▶ **CHALLENGE**
Extract exactly and only the lines of the data below, starting at the line with "Turn this picture" and stopping after the final line.

— start —

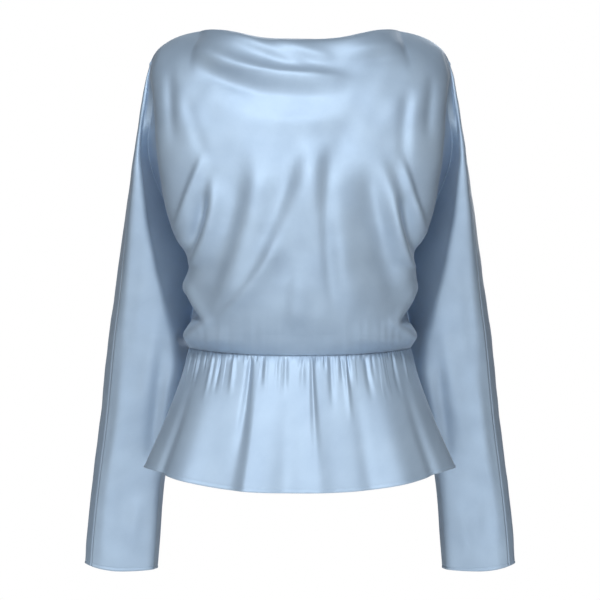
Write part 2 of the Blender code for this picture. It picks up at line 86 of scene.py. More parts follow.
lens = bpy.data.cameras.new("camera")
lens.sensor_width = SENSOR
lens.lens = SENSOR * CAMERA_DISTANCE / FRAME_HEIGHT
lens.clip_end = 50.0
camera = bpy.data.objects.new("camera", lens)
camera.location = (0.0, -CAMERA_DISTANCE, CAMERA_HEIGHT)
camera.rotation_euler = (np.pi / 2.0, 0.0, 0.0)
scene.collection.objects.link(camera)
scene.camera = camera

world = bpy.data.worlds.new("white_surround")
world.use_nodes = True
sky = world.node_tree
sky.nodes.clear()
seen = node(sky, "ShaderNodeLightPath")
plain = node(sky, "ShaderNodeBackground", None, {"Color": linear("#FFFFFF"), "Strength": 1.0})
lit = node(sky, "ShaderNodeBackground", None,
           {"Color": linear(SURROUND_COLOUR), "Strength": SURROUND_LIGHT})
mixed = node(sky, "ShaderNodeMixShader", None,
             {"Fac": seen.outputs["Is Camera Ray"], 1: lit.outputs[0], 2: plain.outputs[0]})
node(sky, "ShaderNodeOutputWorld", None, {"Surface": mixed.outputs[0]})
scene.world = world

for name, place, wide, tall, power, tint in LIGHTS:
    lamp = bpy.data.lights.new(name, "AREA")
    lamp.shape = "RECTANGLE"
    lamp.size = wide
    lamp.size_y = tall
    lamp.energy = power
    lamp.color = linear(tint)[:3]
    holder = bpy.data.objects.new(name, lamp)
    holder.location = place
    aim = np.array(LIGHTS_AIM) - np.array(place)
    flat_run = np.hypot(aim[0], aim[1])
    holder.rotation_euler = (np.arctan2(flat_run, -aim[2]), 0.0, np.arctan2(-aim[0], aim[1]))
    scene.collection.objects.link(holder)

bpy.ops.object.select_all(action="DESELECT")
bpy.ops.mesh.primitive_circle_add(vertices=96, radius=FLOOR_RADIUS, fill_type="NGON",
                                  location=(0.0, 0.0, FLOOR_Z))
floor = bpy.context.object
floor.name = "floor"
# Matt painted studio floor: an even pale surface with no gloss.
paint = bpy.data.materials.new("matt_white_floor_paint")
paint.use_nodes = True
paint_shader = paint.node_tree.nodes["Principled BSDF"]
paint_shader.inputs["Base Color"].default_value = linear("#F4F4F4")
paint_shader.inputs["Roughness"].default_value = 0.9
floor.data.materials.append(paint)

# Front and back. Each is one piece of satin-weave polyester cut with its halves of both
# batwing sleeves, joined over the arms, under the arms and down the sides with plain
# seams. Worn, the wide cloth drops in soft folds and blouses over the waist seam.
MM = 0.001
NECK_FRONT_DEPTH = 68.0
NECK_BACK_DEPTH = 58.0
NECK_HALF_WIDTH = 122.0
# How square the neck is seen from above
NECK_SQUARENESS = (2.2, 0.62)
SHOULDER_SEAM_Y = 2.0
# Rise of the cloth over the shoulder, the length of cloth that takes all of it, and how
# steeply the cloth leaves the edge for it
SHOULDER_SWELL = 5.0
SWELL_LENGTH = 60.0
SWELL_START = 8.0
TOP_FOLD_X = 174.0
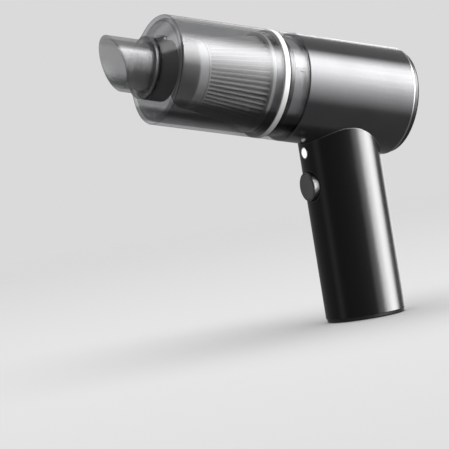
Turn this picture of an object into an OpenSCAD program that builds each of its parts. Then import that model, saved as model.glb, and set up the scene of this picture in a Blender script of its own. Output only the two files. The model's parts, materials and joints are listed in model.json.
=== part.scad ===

— end —

▶ **TASK ANSWER**
Turn this picture of an object into an OpenSCAD program that builds each of its parts. Then import that model, saved as model.glb, and set up the scene of this picture in a Blender script of its own. Output only the two files. The model's parts, materials and joints are listed in model.json.
=== part.scad ===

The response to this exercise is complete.